Material →
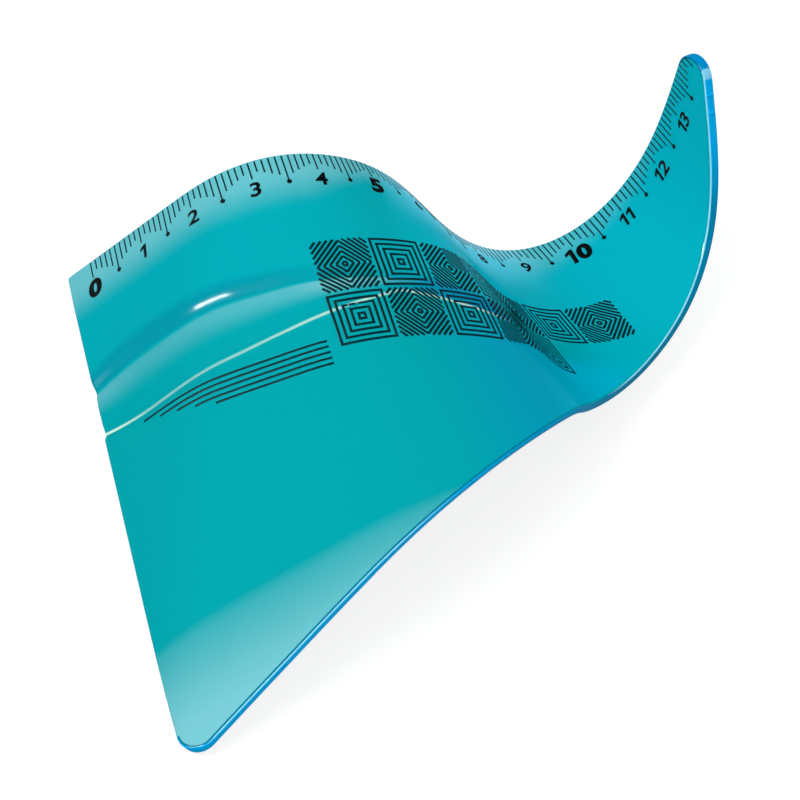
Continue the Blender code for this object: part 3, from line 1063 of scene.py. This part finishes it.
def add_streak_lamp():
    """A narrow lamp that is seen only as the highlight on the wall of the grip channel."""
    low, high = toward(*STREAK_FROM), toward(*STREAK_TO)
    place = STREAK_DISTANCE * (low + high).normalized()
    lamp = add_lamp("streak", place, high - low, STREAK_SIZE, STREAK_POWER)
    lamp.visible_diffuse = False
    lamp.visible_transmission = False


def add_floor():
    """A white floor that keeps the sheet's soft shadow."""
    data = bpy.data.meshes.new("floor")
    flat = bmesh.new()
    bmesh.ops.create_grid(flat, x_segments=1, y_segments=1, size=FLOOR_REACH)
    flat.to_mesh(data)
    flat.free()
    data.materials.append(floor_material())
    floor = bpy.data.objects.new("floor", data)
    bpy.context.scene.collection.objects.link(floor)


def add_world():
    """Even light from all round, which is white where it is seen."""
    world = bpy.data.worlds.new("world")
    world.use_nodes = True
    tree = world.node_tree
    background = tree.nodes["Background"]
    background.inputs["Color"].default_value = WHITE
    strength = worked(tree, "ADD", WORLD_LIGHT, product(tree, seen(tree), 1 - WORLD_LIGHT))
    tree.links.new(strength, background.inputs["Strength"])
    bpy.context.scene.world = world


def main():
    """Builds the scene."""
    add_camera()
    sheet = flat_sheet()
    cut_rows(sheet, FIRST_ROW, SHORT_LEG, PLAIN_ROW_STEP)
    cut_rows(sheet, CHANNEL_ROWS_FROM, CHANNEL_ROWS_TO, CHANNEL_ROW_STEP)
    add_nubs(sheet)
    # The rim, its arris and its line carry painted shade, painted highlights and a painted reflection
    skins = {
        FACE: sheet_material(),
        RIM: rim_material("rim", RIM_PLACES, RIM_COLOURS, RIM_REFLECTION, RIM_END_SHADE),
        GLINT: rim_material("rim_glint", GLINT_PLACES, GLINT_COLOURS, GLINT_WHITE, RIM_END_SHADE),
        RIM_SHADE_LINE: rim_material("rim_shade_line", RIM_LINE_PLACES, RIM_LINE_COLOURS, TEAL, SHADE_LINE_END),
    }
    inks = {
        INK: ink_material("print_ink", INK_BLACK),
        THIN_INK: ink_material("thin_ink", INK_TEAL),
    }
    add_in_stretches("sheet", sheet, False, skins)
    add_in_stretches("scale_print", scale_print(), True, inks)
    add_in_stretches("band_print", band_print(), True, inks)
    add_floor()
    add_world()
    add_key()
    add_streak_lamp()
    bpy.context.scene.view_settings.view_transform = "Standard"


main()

Given exercise → Restate, word for word and with nothing added, the lines from the first line of the listing through the one where "bpy.context.scene.world = world" stands.

Completed exercise →
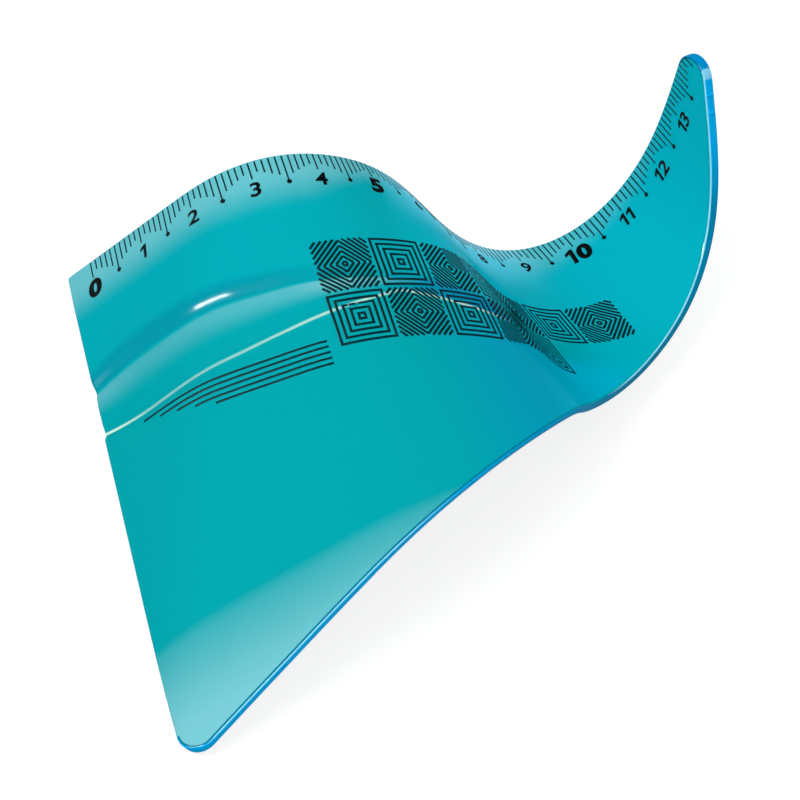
Continue the Blender code for this object: part 3, from line 1063 of scene.py. This part finishes it.
def add_streak_lamp():
    """A narrow lamp that is seen only as the highlight on the wall of the grip channel."""
    low, high = toward(*STREAK_FROM), toward(*STREAK_TO)
    place = STREAK_DISTANCE * (low + high).normalized()
    lamp = add_lamp("streak", place, high - low, STREAK_SIZE, STREAK_POWER)
    lamp.visible_diffuse = False
    lamp.visible_transmission = False


def add_floor():
    """A white floor that keeps the sheet's soft shadow."""
    data = bpy.data.meshes.new("floor")
    flat = bmesh.new()
    bmesh.ops.create_grid(flat, x_segments=1, y_segments=1, size=FLOOR_REACH)
    flat.to_mesh(data)
    flat.free()
    data.materials.append(floor_material())
    floor = bpy.data.objects.new("floor", data)
    bpy.context.scene.collection.objects.link(floor)


def add_world():
    """Even light from all round, which is white where it is seen."""
    world = bpy.data.worlds.new("world")
    world.use_nodes = True
    tree = world.node_tree
    background = tree.nodes["Background"]
    background.inputs["Color"].default_value = WHITE
    strength = worked(tree, "ADD", WORLD_LIGHT, product(tree, seen(tree), 1 - WORLD_LIGHT))
    tree.links.new(strength, background.inputs["Strength"])
    bpy.context.scene.world = world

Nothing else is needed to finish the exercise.